▶ **The records**
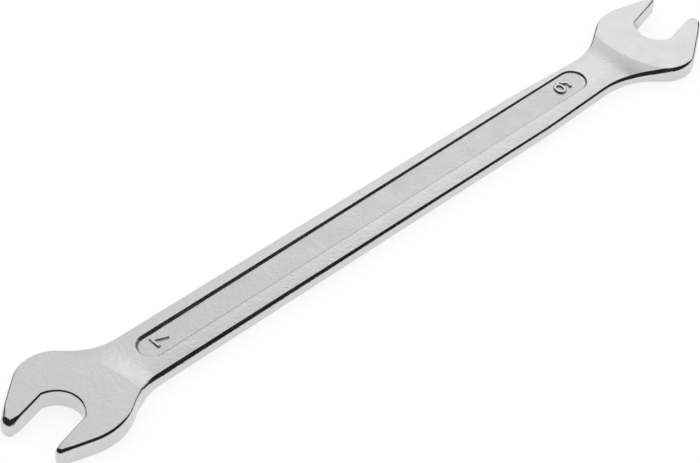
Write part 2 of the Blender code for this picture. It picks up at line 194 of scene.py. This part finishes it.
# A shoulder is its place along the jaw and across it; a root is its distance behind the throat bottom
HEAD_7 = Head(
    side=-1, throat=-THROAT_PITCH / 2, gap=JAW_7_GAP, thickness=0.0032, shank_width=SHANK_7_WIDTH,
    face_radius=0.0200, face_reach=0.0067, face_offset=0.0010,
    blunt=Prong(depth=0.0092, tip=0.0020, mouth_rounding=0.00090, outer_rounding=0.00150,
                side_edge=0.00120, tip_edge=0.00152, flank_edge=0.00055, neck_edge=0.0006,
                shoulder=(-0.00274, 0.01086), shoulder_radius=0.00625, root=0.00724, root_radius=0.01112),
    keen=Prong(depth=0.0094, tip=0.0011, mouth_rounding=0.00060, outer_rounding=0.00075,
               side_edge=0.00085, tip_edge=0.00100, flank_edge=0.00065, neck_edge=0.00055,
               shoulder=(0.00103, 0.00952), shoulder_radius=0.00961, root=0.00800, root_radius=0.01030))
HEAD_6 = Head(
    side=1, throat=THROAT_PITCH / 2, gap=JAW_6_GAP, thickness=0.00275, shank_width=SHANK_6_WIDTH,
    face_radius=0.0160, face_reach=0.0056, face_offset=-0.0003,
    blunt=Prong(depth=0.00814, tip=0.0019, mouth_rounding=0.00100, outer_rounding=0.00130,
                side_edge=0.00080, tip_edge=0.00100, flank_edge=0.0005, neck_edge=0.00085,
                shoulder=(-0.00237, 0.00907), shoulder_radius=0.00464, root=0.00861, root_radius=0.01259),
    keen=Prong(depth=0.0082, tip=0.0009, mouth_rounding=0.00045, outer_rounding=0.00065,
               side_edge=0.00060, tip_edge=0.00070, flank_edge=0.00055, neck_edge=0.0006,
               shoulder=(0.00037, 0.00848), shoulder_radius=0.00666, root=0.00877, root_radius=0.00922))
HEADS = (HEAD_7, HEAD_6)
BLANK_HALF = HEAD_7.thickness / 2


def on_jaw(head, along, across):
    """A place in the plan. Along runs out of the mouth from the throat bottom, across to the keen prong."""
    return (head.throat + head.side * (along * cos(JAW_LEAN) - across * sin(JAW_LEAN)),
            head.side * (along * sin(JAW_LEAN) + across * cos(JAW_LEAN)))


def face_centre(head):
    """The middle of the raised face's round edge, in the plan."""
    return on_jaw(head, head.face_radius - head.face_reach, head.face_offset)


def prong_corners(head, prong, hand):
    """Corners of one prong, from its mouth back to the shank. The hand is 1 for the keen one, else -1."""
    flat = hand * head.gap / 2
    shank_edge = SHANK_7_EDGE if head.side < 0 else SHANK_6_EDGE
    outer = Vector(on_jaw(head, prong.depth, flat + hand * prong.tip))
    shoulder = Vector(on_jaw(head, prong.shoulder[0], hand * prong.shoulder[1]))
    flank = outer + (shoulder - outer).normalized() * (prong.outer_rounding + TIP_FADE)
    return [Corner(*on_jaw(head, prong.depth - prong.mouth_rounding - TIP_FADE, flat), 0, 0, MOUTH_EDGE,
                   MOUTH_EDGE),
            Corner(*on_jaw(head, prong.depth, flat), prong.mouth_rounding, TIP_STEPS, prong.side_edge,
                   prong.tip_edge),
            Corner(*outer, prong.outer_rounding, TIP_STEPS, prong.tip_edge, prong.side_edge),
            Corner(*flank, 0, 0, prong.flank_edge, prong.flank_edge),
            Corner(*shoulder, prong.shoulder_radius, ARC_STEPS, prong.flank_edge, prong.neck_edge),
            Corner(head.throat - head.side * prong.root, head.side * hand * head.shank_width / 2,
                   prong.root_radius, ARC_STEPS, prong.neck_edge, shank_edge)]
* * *
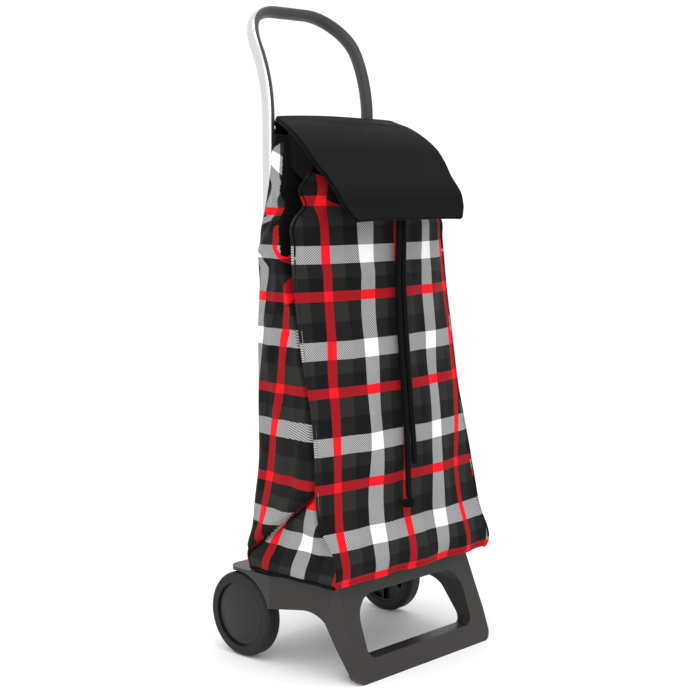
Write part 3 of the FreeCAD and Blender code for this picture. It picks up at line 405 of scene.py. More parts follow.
==
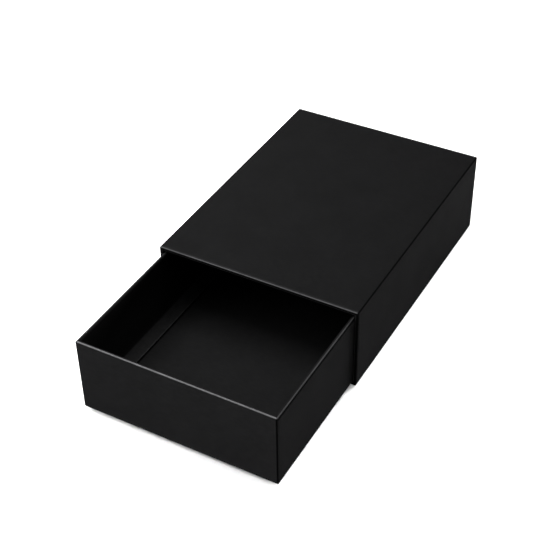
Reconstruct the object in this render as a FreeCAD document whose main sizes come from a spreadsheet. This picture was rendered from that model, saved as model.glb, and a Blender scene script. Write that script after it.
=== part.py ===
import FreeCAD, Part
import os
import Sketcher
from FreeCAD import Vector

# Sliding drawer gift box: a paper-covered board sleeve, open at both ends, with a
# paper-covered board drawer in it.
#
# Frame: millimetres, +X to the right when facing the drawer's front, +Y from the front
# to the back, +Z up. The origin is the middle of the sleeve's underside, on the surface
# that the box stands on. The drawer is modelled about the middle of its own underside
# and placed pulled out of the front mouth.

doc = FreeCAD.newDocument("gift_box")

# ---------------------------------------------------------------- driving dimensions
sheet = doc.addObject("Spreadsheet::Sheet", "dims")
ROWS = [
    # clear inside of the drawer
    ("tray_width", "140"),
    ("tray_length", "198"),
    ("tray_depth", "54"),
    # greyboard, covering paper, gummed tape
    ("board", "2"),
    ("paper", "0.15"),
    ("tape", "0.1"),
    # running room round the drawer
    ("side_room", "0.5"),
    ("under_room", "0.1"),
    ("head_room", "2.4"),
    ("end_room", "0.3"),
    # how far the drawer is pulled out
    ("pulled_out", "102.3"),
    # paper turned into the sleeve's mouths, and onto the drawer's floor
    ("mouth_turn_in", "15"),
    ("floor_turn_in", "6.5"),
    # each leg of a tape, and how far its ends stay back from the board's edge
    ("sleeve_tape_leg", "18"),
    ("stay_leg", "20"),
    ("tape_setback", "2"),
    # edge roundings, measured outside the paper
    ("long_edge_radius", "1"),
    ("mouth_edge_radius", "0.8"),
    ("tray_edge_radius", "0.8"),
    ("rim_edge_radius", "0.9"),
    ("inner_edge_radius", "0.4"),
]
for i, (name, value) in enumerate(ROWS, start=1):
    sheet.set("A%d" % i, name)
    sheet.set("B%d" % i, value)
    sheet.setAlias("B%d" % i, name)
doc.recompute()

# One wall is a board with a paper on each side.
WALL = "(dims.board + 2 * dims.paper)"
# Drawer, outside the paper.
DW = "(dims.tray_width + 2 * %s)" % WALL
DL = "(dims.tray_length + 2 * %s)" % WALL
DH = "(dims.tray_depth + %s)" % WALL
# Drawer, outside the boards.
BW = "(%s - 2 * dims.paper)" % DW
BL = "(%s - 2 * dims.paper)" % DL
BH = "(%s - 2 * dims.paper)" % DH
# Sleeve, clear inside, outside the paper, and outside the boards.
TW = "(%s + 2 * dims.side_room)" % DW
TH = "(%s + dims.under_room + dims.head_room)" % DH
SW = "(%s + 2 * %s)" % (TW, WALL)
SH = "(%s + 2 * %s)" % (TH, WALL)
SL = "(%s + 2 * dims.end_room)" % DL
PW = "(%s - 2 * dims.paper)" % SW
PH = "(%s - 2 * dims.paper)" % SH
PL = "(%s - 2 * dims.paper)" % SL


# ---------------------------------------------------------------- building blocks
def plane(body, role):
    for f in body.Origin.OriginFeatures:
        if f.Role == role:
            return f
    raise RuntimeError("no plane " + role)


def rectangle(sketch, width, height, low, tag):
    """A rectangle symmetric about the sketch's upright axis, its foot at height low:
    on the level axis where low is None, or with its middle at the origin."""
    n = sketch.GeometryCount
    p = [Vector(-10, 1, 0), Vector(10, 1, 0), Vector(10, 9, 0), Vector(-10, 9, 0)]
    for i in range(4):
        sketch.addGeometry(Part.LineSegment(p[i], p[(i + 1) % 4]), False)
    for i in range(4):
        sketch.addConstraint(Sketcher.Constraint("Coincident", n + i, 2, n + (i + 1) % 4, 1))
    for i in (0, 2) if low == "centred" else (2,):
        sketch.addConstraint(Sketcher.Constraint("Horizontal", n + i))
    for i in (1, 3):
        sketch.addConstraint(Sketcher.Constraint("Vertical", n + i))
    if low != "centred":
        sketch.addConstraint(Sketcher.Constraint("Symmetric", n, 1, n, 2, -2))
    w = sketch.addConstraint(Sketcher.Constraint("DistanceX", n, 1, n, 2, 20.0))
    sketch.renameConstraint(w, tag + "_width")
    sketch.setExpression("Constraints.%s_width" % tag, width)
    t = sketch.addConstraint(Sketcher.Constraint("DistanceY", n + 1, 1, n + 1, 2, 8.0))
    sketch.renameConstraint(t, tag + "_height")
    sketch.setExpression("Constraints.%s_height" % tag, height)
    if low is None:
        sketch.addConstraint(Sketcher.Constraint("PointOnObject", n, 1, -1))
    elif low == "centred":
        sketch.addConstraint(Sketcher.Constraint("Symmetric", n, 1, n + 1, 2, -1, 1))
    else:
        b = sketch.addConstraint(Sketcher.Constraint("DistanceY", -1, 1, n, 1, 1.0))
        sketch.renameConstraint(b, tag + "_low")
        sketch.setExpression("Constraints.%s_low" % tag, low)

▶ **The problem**
Write out, from the lines above, only those from the line with "Write part 2" to the line with "return on_jaw(head, head.face_radius", exactly as given, including the first and the last.

▶ **Answer for this exercise**
Write part 2 of the Blender code for this picture. It picks up at line 194 of scene.py. This part finishes it.
# A shoulder is its place along the jaw and across it; a root is its distance behind the throat bottom
HEAD_7 = Head(
    side=-1, throat=-THROAT_PITCH / 2, gap=JAW_7_GAP, thickness=0.0032, shank_width=SHANK_7_WIDTH,
    face_radius=0.0200, face_reach=0.0067, face_offset=0.0010,
    blunt=Prong(depth=0.0092, tip=0.0020, mouth_rounding=0.00090, outer_rounding=0.00150,
                side_edge=0.00120, tip_edge=0.00152, flank_edge=0.00055, neck_edge=0.0006,
                shoulder=(-0.00274, 0.01086), shoulder_radius=0.00625, root=0.00724, root_radius=0.01112),
    keen=Prong(depth=0.0094, tip=0.0011, mouth_rounding=0.00060, outer_rounding=0.00075,
               side_edge=0.00085, tip_edge=0.00100, flank_edge=0.00065, neck_edge=0.00055,
               shoulder=(0.00103, 0.00952), shoulder_radius=0.00961, root=0.00800, root_radius=0.01030))
HEAD_6 = Head(
    side=1, throat=THROAT_PITCH / 2, gap=JAW_6_GAP, thickness=0.00275, shank_width=SHANK_6_WIDTH,
    face_radius=0.0160, face_reach=0.0056, face_offset=-0.0003,
    blunt=Prong(depth=0.00814, tip=0.0019, mouth_rounding=0.00100, outer_rounding=0.00130,
                side_edge=0.00080, tip_edge=0.00100, flank_edge=0.0005, neck_edge=0.00085,
                shoulder=(-0.00237, 0.00907), shoulder_radius=0.00464, root=0.00861, root_radius=0.01259),
    keen=Prong(depth=0.0082, tip=0.0009, mouth_rounding=0.00045, outer_rounding=0.00065,
               side_edge=0.00060, tip_edge=0.00070, flank_edge=0.00055, neck_edge=0.0006,
               shoulder=(0.00037, 0.00848), shoulder_radius=0.00666, root=0.00877, root_radius=0.00922))
HEADS = (HEAD_7, HEAD_6)
BLANK_HALF = HEAD_7.thickness / 2


def on_jaw(head, along, across):
    """A place in the plan. Along runs out of the mouth from the throat bottom, across to the keen prong."""
    return (head.throat + head.side * (along * cos(JAW_LEAN) - across * sin(JAW_LEAN)),
            head.side * (along * sin(JAW_LEAN) + across * cos(JAW_LEAN)))


def face_centre(head):
    """The middle of the raised face's round edge, in the plan."""
    return on_jaw(head, head.face_radius - head.face_reach, head.face_offset)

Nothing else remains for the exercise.